HENRIK STENSON: On the fifth he putted close and said he would mark, but when it started to rain he decided to finish. I asked him if he was afraid of a little water. [Laughs.] We had a few of those friendly little moments out there. We both respect each other a lot, and there has always been a jokey, sarcastic atmosphere with us. He’s a lot of fun.

JIM MACKAY: We got that amazing break on 12, where Phil blocked a 2-iron off the tee, and it took a bounce and hit in the gorse bush; bounced off it.

RICH BEEM: He looked dead. But he swung through the gorse, caught the ball cleanly and hit it just short of the green. No one except Phil would even have tried that shot.

JIM MACKAY: And we made 4 as opposed to 6 or 7. He made the fricking downhill 10-footer for par. Big fist pump. When Phil won the Masters in ’04, his first major, he had played some great majors before, and things hadn’t worked out. I remember Tiger saying in an interview, to win majors you’ve got to play really well, and you’ve got to get the breaks.
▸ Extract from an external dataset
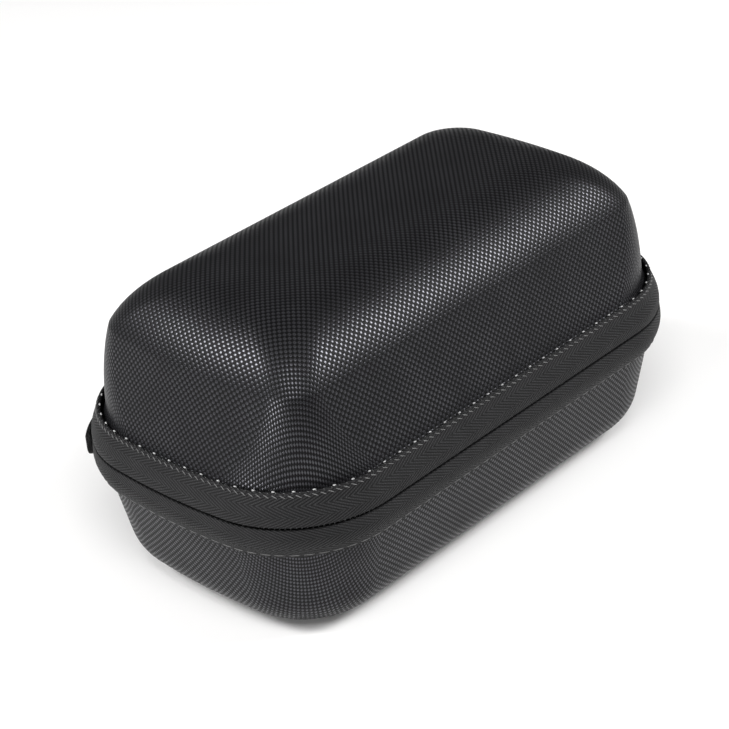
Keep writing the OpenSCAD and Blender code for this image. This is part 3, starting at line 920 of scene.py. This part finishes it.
# %% [markdown]
# ## Ballistic nylon
# The cover is a plain weave of thick flat yarns. Along one direction the yarns are bright and
# glossy, along the other they are dull, so a lit surface shows rows of staggered bright dots.
# Each cell of the weave is a small dome, long in the direction of the yarn that lies on top. A glossy
# yarn mirrors the lights as metal does, and that draws the bright bands along the shoulder.

# %% Cover fabric
YARN_PITCH = 0.8


def ballistic_nylon():
    finish = Finish("ballistic_nylon", Specular_IOR_Level=0.12)
    u, v = finish.cloth()
    a, b = u / YARN_PITCH, v / YARN_PITCH
    bright = (a.floor() + b.floor()) % 2
    fa, fb = a.fraction() - 0.5, b.fraction() - 0.5
    lengthwise = (1 - fa * fa * 4).at_least(0) * (1 - fb * fb * 2.6).at_least(0)
    crosswise = (1 - fb * fb * 4).at_least(0) * (1 - fa * fa * 2.6).at_least(0)
    on_top = lengthwise * bright
    under = crosswise * (1 - bright)
    spread = finish.noise(90)
    glossy = on_top * (0.5 + spread)
    finish.set(Base_Color=finish.blend(glossy, grey(0.0015, 1.3), grey(0.068, 1.1)), Metallic=on_top,
               Roughness=0.5 - on_top * 0.24)
    finish.raised(on_top + under * 0.7, 0.05)
    return finish.material


cover_finish = ballistic_nylon()

# %% [markdown]
# ## Herringbone tape
# The tapes are twill: fine ribs that slant one way in one lane and the other way in the next. The
# last lane is the corded edge, with coarser ribs.

# %% Tape fabric


def herringbone(name, lane, rib, dark, light):
    finish = Finish(name, Specular_IOR_Level=0.16)
    s, across = finish.cloth()
    side = ((across / lane).floor() % 2) * 2 - 1
    ribs = ((across + s * side * 0.47) / rib).wave()
    floats = (s / 0.62 + (across / rib).floor() * 0.5).wave()
    worn = finish.noise(260)
    lit = ribs * (0.55 + floats * 0.45)
    # Painted light and shade: the rib crests are painted lighter and the grooves between them painted
    # darker; the noise makes the crests lighter or darker at random.
    finish.set(Base_Color=finish.blend(lit * (0.5 + worn * 0.8), grey(dark), grey(light)),
               Roughness=0.66 - lit * 0.16)
    finish.raised(lit, 0.14)
    return finish.material


tape_finish = herringbone("herringbone_tape", 2.7, 0.71, 0.003, 0.026)
strip_finish = herringbone("ribbed_strip", 3.5, 0.9, 0.003, 0.016)

# %% [markdown]
# ## Foam, lining, nylon, metal and rubber
# The plainer finishes share the same tools: a grain from noise, a little colour change, and a bump.

# %% Plain finishes


def grainy(name, dark, light, grain, depth, roughness, detail=3.0, **shader):
    finish = Finish(name, **shader)
    pattern = finish.noise(grain, detail=detail)
    finish.set(Base_Color=finish.blend(pattern, grey(dark), grey(light)),
               Roughness=roughness + pattern * 0.12)
    finish.raised(pattern, depth)
    return finish.material


foam_finish = grainy("moulded_foam", 0.018, 0.05, 2600, 0.12, 0.8)
insert_finish = grainy("cut_foam", 0.02, 0.06, 1900, 0.18, 0.82)
lining_finish = grainy("brushed_knit", 0.016, 0.045, 3800, 0.10, 0.75, detail=5.0,
                       Sheen_Weight=0.35, Sheen_Roughness=0.5)
coil_finish = grainy("moulded_nylon", 0.010, 0.016, 900, 0.01, 0.32)
metal_finish = grainy("black_lacquer", 0.012, 0.020, 700, 0.006, 0.28, Metallic=0.35, Coat_Weight=0.4)
rubber_finish = grainy("grip_rubber", 0.012, 0.022, 1500, 0.02, 0.55)


def knitted_net():
    """Diamond holes between thin strands: the strands stay, the holes are see-through."""
    finish = Finish("knitted_net", Specular_IOR_Level=0.3, Roughness=0.7)
    u, v = finish.cloth()
    a, b = ((u + v) / 2.6).fraction() - 0.5, ((u - v) / 2.6).fraction() - 0.5
    strand = (a * a).at_least(b * b) * 4
    finish.set(Alpha=strand.sum("GREATER_THAN", strand, 0.42),
               Base_Color=finish.blend(finish.noise(900), grey(0.02), grey(0.06)))
    finish.raised(strand, 0.2)
    return finish.material


def ribbed_elastic():
    """Fine ribs along the band, crossed by a coarser ripple where it gathers."""
    finish = Finish("ribbed_elastic", Specular_IOR_Level=0.3)
    along, across = finish.cloth()
    ribs = (across / 0.6).wave()
    ripple = (along / 1.9 + finish.noise(120) * 0.7).wave()
    # Painted light and shade: the crests of the ribs and of the ripple are painted lighter and the troughs
    # between them painted darker.
    finish.set(Base_Color=finish.blend(ribs * 0.7 + ripple * 0.3, grey(0.012), grey(0.045)),
               Roughness=0.8 - ribs * 0.15)
    finish.raised(ribs * 0.6 + ripple, 0.12)
    return finish.material


net_finish = knitted_net()
elastic_finish = ribbed_elastic()


def twisted(name, dark, light):
    """Thread: fine plies that wind round it, from a wave on a slant."""
    finish = Finish(name, Specular_IOR_Level=0.5, Sheen_Weight=0.2)
    x, y, z = finish.parts(finish.place())
    plies = ((x + y + z * 1.7) / (0.32 * MM)).wave()
    # Painted light and shade: each ply's crest is painted lighter and the groove between plies painted
    # darker.
    finish.set(Base_Color=finish.blend(plies, grey(dark, 1.0), grey(light, 1.0)), Roughness=0.5)
    finish.raised(plies, 0.04)
    return finish.material


pale_thread = twisted("pale_thread", 0.30, 0.62)
wrap_thread = twisted("wrap_thread", 0.05, 0.17)
dark_thread = twisted("dark_thread", 0.03, 0.08)

# %% [markdown]
# ## Each piece gets its finish
# The covers share one fabric and the tapes another, as they are cut from the same rolls.

# %% Give the finishes out


def dress(piece, material):
    piece.data.materials.clear()
    piece.data.materials.append(material)


for piece, material in ((lid_skin, cover_finish), (base_skin, cover_finish), (lid_foam, foam_finish),
                        (base_foam, foam_finish), (lid_inside, lining_finish), (base_inside, lining_finish),
                        (lid_tape, tape_finish), (base_tape, tape_finish), (lid_binding, strip_finish),
                        (base_binding, strip_finish), (lid_coil, coil_finish), (base_coil, coil_finish),
                        (lid_stitches, pale_thread), (edge_wraps, wrap_thread), (base_stitches, dark_thread),
                        (back_stitches, dark_thread), (hinge_cloth, strip_finish),
                        (hinge_inner, lining_finish), (insert_block, insert_finish),
                        (facing, lining_finish), (net, net_finish),
                        (net_binding, strip_finish), (elastic, elastic_finish), (front_grip, rubber_finish),
                        (rear_grip, rubber_finish), *[(part, metal_finish) for part in metal_parts]):
    dress(piece, material)

# %% [markdown]
# ## Floor, lights and camera
# The case stands on pale paper that runs out of sight, with a very slight mottle.

# %% Floor
bpy.ops.object.select_all(action="DESELECT")
bpy.ops.mesh.primitive_plane_add(size=8, location=(0, 0, -0.0004))
floor = bpy.context.object
floor.name = "floor"
paper = Finish("floor_paper", Roughness=0.35, Specular_IOR_Level=0.3)
paper.set(Base_Color=paper.blend(paper.noise(3), (0.93, 0.925, 0.92, 1), (0.96, 0.955, 0.95, 1)))
dress(floor, paper.material)

# %% [markdown]
# ## Lights
# Four softboxes: one high behind the camera, one above each shoulder, to the right and to the left,
# and one low at the left end for the facet of the near corner.

# %% Lights


def softbox(name, azimuth, elevation, distance, size, power):
    """A square light aimed at the case. Azimuth 0 is +X and 90 is +Y."""
    a, e = math.radians(azimuth), math.radians(elevation)
    away = Vector((math.cos(a) * math.cos(e), math.sin(a) * math.cos(e), math.sin(e)))
    light = bpy.data.lights.new(name, "AREA")
    light.size = size
    light.energy = power
    lamp = bpy.data.objects.new(name, light)
    lamp.location = away * distance + Vector((0, 0, 0.03))
    lamp.rotation_mode = "QUATERNION"
    lamp.rotation_quaternion = away.to_track_quat("Z", "Y")
    bpy.context.scene.collection.objects.link(lamp)


softbox("overhead", -135, 54, 0.9, 0.4, 4.0)
softbox("right_box", -45, 37, 1.1, 0.4, 11.0)
softbox("left_box", 139, 39, 1.1, 0.35, 9.0)
softbox("corner_box", 183, 8, 1.1, 0.3, 6.0)

# %% [markdown]
# ## World
# The surroundings give a weak even light, and look white to the camera.

# %% World
world = bpy.data.worlds.new("studio")
world.use_nodes = True
sky = world.node_tree
ambient = sky.nodes["Background"]
ambient.inputs["Color"].default_value = (1, 1, 1, 1)
ambient.inputs["Strength"].default_value = 0.15
backdrop = sky.nodes.new("ShaderNodeBackground")
backdrop.inputs["Strength"].default_value = 1.0
seen = sky.nodes.new("ShaderNodeLightPath")
either = sky.nodes.new("ShaderNodeMixShader")
sky.links.new(seen.outputs["Is Camera Ray"], either.inputs[0])
sky.links.new(ambient.outputs[0], either.inputs[1])
sky.links.new(backdrop.outputs[0], either.inputs[2])
sky.links.new(either.outputs[0], sky.nodes["World Output"].inputs[0])
bpy.context.scene.world = world
bpy.context.scene.view_settings.view_transform = "Standard"

# %% [markdown]
# ## Camera
# A long lens, a little over half a metre away, looks down on the near corner.

# %% Camera
CAMERA_AT = (-0.3412, -0.3326, 0.3060)
LENS, SENSOR = 109.89, 36
BACKWARDS = Vector((-0.6153, -0.6129, 0.4958))
RIGHT = Vector((0.6734, -0.7356, -0.0736))
UPWARDS = Vector((0.4098, 0.2886, 0.8654))
lens = bpy.data.cameras.new("camera")
lens.sensor_width = SENSOR
lens.lens = LENS
lens.clip_start = 0.01
camera = bpy.data.objects.new("camera", lens)
camera.matrix_world = Matrix.Translation(CAMERA_AT) @ Matrix(
    (RIGHT, UPWARDS, BACKWARDS)).transposed().to_4x4()
bpy.context.scene.collection.objects.link(camera)
bpy.context.scene.camera = camera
On Friday of the ’04 Masters, Phil pulled like a 5-iron on 13, and the ball rolled into [a tributary of] Rae’s Creek. We walked up, and there was an island of grass about the size of a Frisbee right in the middle of Rae’s Creek, and the ball was sitting in the middle of it in a perfect lie that you could hit driver off of, and Phil almost chipped it in for eagle. We said, “Hey, maybe this is our week.” Making that par at Troon was a little like that. 
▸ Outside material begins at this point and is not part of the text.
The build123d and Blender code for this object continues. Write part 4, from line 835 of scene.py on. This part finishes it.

HENRIK STENSON, on his birdie at the 17th, which gave him a one-stroke lead entering the final round: Walking off 18, Phil said, “Henrik, that was a pretty sporty birdie.”

RICH BEEM: I asked my boss at Sky if I could go with them again the next day, but he was having none of that. I just knew how special it could be. And it was. I spent most of the round sneaking peeks.

DAY 4: DOWN TO A TWO-MAN DUEL

After rounds of 68-65-68 (12 under par), Stenson leads Mickelson by one (63-69-70) and third-place Bill Haas by six.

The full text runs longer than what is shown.